Set exercise » Write out only the span of lines that begins at the line with "# The ruler to" and ends at the line with "cad_parts[node].hide_render = cad_parts[node].hide_viewport". Keep both end lines, word for word.

** BEGIN Given records **

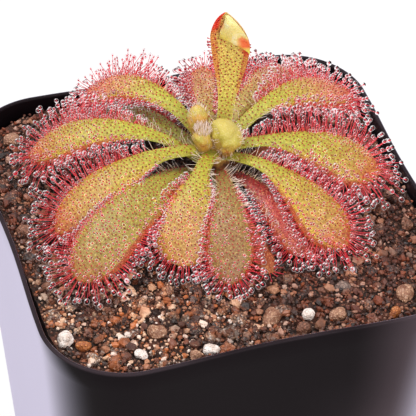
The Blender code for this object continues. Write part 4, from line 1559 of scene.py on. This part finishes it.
def floorMaterial():
    material, maker, surface = newMaterial("paleFloor", Base_Color=(0.9, 0.9, 0.9, 1), Roughness=0.7)
    glow = maker.node("ShaderNodeEmission", None, {"Color": (1, 1, 1, 1), "Strength": 1.0})
    # clear from below, so that the pot's underside can be seen
    below = maker.node("ShaderNodeNewGeometry").out("Backfacing")
    clear = maker.node("ShaderNodeBsdfTransparent")
    coverWith(maker, surface, (seenShare(maker) * studio["floorGlow"], glow), (below, clear))
    return material


def makeRoom():
    bpy.context.scene.view_settings.view_transform = "Standard"
    makeSurroundings()
    bm = bmesh.new()
    bmesh.ops.create_grid(bm, x_segments=1, y_segments=1, size=studio["floorSize"],
                          matrix=Matrix.Translation((0, 0, -studio["floorGap"])))
    fromBmesh("floor", bm, floorMaterial())
    for facts in studio["lamps"]:
        lamp = bpy.data.lights.new(facts["name"], "AREA")
        lamp.size = facts["size"]
        lamp.energy = facts["power"]
        holder = bpy.data.objects.new(facts["name"], lamp)
        holder.location = facts["place"]
        aim = Vector((0, 0, rimHeight)) - holder.location
        holder.rotation_euler = aim.to_track_quat("-Z", "Y").to_euler()
        bpy.context.scene.collection.objects.link(holder)


# Camera: from the front left, above, turned a little about its own axis
view = {
    "azimuth": -19.294,
    "elevation": 41.082,
    "roll": 2.172,
    "distance": 385.7 * mm,
    "aim": (-0.95 * mm, -1.27 * mm),  # at the rim's height
    "lens": 203.7,
    "sensor": 36,
    "nearest": 0.01,
}


def makeCamera():
    camera = bpy.data.cameras.new("camera")
    camera.lens = view["lens"]
    camera.sensor_width = view["sensor"]
    camera.clip_start = view["nearest"]
    holder = bpy.data.objects.new("camera", camera)
    turn = (Matrix.Rotation(math.radians(view["azimuth"]), 4, "Z")
            @ Matrix.Rotation(math.radians(90 - view["elevation"]), 4, "X")
            @ Matrix.Rotation(math.radians(view["roll"]), 4, "Z"))
    back = turn.to_3x3() @ Vector((0, 0, 1))
    aim = Vector((*view["aim"], rimHeight))
    holder.matrix_world = Matrix.Translation(aim + back * view["distance"]) @ turn
    bpy.context.scene.collection.objects.link(holder)
    bpy.context.scene.camera = holder


makeRoom()
makeCamera()
print("room and camera done")
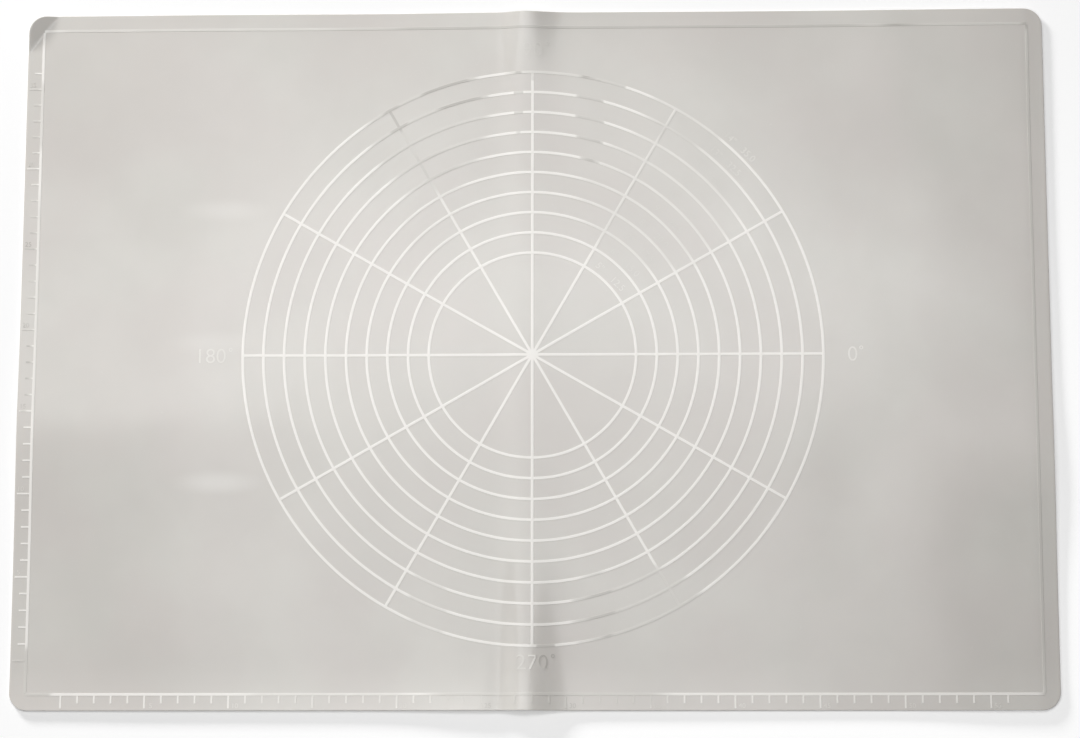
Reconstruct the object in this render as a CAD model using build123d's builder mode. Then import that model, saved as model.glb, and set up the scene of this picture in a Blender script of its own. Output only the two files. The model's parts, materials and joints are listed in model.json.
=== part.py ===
from build123d import *
import os
from math import atan2, cos, sin

# Silicone baking mat lying face up: a thin sheet with a low fold ridge across its middle,
# and a measuring print of rings, angle spokes, a frame line and two centimetre rulers.
# X runs along the mat, Y across it, Z up. The origin is under the middle of the mat.

# Sheet
mat_length = 622.0
mat_width = 426.0
mat_thickness = 1.0
corner_radius = 11.0

# Fold ridge, which runs along Y beside the middle of the mat
ridge_height = 6.0
ridge_half_width = 28.0
crest_x = -1.5
fold_gap = 0.3
fold_clearance = 0.2

# Print in general
print_thickness = 0.1
print_clearance = 0.01
line_width = 1.6

# Frame line, measured from the mat's edge to the middle of the line
frame_inset = 9.6

# Measuring rings, which go on for as long as they keep this far inside the frame line, and angle spokes
first_ring_diameter = 125.0
ring_diameter_step = 25.0
ring_margin = 20.0
spoke_count = 12
spoke_gap = 0.05

# Centimetre rulers, which keep this far from the frame line's corners and whose ticks point outwards
tick_pitch = 10.0
ticks_per_major = 5
tick_width = 1.0
minor_tick_length = 4.5
major_tick_length = 7.5
ruler_margin = 20.0

# How far cutting shapes run past what they cut
overrun = 10.0

# The ridge's cross-section has two equal arcs on each side of the crest, a hollow one at the foot and
# a round one at the crest, which meet halfway up, where the slope is steepest
steepest_angle = 2 * atan2(ridge_height, ridge_half_width)
ridge_radius = ridge_half_width / 2 / sin(steepest_angle)
print_underside = mat_thickness + print_clearance
print_top = print_underside + print_thickness
fold_axis_height = ridge_height + print_top + fold_clearance

frame_length = mat_length - 2 * frame_inset
frame_width = mat_width - 2 * frame_inset
largest_ring_room = min(frame_length, frame_width) - 2 * ring_margin
ring_count = 1 + int((largest_ring_room - first_ring_diameter) / ring_diameter_step)
ring_radii = [(first_ring_diameter + i * ring_diameter_step) / 2 for i in range(ring_count)]
sides = {"left": -1, "right": 1}

os.makedirs("parts", exist_ok=True)


def section_points(side, lift):
    """Where the cross-section turns on one side of the crest, at a height above the mat's underside."""
    end_x = side * (mat_length / 2 + overrun)
    foot_x = crest_x + side * ridge_half_width
    hollow_radius = ridge_radius - lift
    halfway_x = foot_x - side * hollow_radius * sin(steepest_angle)
    halfway_z = ridge_radius - hollow_radius * cos(steepest_angle)
    return (end_x, lift), (foot_x, lift), (halfway_x, halfway_z), (crest_x, ridge_height + lift)


def mat_layer(low, high):
    """A layer across the whole mat and over the ridge, between two heights above the mat's underside."""
    with BuildPart() as layer:
        with BuildSketch(Plane.XZ):
            with BuildLine():
                for side in sides.values():
                    for lift in (low, high):
                        end, foot, halfway, crest = section_points(side, lift)
                        Line(end, foot)
                        TangentArc(foot, halfway, tangent=(-side, 0))
                        TangentArc(crest, halfway, tangent=(side, 0))
                    Line(section_points(side, low)[0], section_points(side, high)[0])
            make_face()
        extrude(amount=mat_width / 2 + overrun, both=True)
    return layer.part


def half_plan(side):
    """The plan of everything on one side of the fold."""
    reach = mat_length + overrun
    with BuildSketch() as plan:
        with Locations((crest_x + side * (fold_gap + reach) / 2, 0)):
            Rectangle(reach, mat_width + 2 * overrun)
    return plan.sketch


def write_half(plan, layer, side_name, name):
    """Cut one half of a piece out of its layer by the plan of the whole piece, and write it."""
    with BuildPart() as half:
        with BuildSketch():
            add(plan)
            add(half_plan(sides[side_name]), mode=Mode.INTERSECT)
        extrude(amount=fold_axis_height)
        add(layer, mode=Mode.INTERSECT)
    half.part.label = f"{name}_{side_name}"
    export_step(half.part, f"parts/{half.part.label}.step")


def ruler_ticks(frame_side):
    """Where each tick of a ruler beside this side of the frame line stands, and its length."""
    count = 1 + int((frame_side - 2 * ruler_margin) / tick_pitch)
    lengths = [minor_tick_length if i % ticks_per_major else major_tick_length for i in range(count)]
    return [(i * tick_pitch, length) for i, length in enumerate(lengths)]


sheet_layer = mat_layer(0, mat_thickness)
print_layer = mat_layer(print_underside, print_top)

# The sheet itself
with BuildSketch() as mat_plan:
    RectangleRounded(mat_length, mat_width, corner_radius)

# The frame line round the working area
with BuildSketch() as frame_plan:
    Rectangle(frame_length + line_width, frame_width + line_width)
    Rectangle(frame_length - line_width, frame_width - line_width, mode=Mode.SUBTRACT)

# The measuring rings, from the largest to the smallest
with BuildSketch() as ring_plan:
    for radius in reversed(ring_radii):
        Circle(radius + line_width / 2)
        Circle(radius - line_width / 2, mode=Mode.SUBTRACT)

# The angle spokes, from the centre to the largest ring, in straight spans that stop just short of each ring
with BuildSketch() as spoke_plan:
    span_start = 0
    for radius in ring_radii:
        span_end = radius - line_width / 2 - spoke_gap
        with PolarLocations((span_start + span_end) / 2, spoke_count):
            Rectangle(span_end - span_start, line_width)
        span_start = radius + line_width / 2 + spoke_gap

# The ruler under the frame line, centred on the mat
with BuildSketch() as bottom_ruler_plan:
    bottom_ticks = ruler_ticks(frame_length)
    bottom_ruler_length = bottom_ticks[-1][0]
    for place, length in bottom_ticks:
        with Locations((place - bottom_ruler_length / 2, -(frame_width + line_width) / 2)):
            Rectangle(tick_width, length, align=(Align.CENTER, Align.MAX))

# The ruler to the left of the frame line, which starts near its lower corner
with BuildSketch() as side_ruler_plan:
    for place, length in ruler_ticks(frame_width):
        with Locations((-(frame_length + line_width) / 2, ruler_margin + place - frame_width / 2)):
            Rectangle(length, tick_width, align=(Align.MAX, Align.CENTER))

# Each piece that the fold crosses is made in two halves
for side_name in sides:
    write_half(mat_plan.sketch, sheet_layer, side_name, "mat")
    write_half(frame_plan.sketch, print_layer, side_name, "frame_line")
    write_half(ring_plan.sketch, print_layer, side_name, "measuring_rings")
    write_half(spoke_plan.sketch, print_layer, side_name, "angle_spokes")
    write_half(bottom_ruler_plan.sketch, print_layer, side_name, "bottom_ruler")
write_half(side_ruler_plan.sketch, print_layer, "left", "side_ruler")
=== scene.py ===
import json
from math import asin, ceil, cos, hypot, pi, radians, sin, tan

import bmesh
import bpy
import numpy as np
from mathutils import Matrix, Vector


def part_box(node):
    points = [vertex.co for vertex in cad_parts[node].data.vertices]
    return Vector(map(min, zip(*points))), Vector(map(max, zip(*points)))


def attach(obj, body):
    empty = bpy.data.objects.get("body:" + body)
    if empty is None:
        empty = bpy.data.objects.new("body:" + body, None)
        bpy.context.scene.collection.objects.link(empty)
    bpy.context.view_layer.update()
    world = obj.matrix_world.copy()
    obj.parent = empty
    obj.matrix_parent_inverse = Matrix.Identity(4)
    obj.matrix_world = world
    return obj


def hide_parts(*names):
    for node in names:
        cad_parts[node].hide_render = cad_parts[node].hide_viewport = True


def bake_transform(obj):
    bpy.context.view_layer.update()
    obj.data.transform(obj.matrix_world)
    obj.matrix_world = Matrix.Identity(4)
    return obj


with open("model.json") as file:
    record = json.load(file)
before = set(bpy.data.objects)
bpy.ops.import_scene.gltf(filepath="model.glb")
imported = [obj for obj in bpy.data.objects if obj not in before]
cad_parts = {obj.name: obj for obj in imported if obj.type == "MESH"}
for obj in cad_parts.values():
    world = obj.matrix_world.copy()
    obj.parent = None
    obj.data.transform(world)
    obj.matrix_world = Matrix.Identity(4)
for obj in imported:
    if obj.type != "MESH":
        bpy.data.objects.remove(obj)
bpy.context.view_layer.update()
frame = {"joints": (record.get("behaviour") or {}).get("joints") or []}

# Silicone baking mat, lying face up, with a low fold ridge across its middle and a measuring print.
# Metres everywhere, except where a name ends in mm. A flat place is a point of the mat before it was laid:
# u along the mat, v across it, and the height above the mat's underside.
mm = 0.001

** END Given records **

Finished answer »
# The ruler to the left of the frame line, which starts near its lower corner
with BuildSketch() as side_ruler_plan:
    for place, length in ruler_ticks(frame_width):
        with Locations((-(frame_length + line_width) / 2, ruler_margin + place - frame_width / 2)):
            Rectangle(length, tick_width, align=(Align.MAX, Align.CENTER))

# Each piece that the fold crosses is made in two halves
for side_name in sides:
    write_half(mat_plan.sketch, sheet_layer, side_name, "mat")
    write_half(frame_plan.sketch, print_layer, side_name, "frame_line")
    write_half(ring_plan.sketch, print_layer, side_name, "measuring_rings")
    write_half(spoke_plan.sketch, print_layer, side_name, "angle_spokes")
    write_half(bottom_ruler_plan.sketch, print_layer, side_name, "bottom_ruler")
write_half(side_ruler_plan.sketch, print_layer, "left", "side_ruler")
=== scene.py ===
import json
from math import asin, ceil, cos, hypot, pi, radians, sin, tan

import bmesh
import bpy
import numpy as np
from mathutils import Matrix, Vector


def part_box(node):
    points = [vertex.co for vertex in cad_parts[node].data.vertices]
    return Vector(map(min, zip(*points))), Vector(map(max, zip(*points)))


def attach(obj, body):
    empty = bpy.data.objects.get("body:" + body)
    if empty is None:
        empty = bpy.data.objects.new("body:" + body, None)
        bpy.context.scene.collection.objects.link(empty)
    bpy.context.view_layer.update()
    world = obj.matrix_world.copy()
    obj.parent = empty
    obj.matrix_parent_inverse = Matrix.Identity(4)
    obj.matrix_world = world
    return obj


def hide_parts(*names):
    for node in names:
        cad_parts[node].hide_render = cad_parts[node].hide_viewport = True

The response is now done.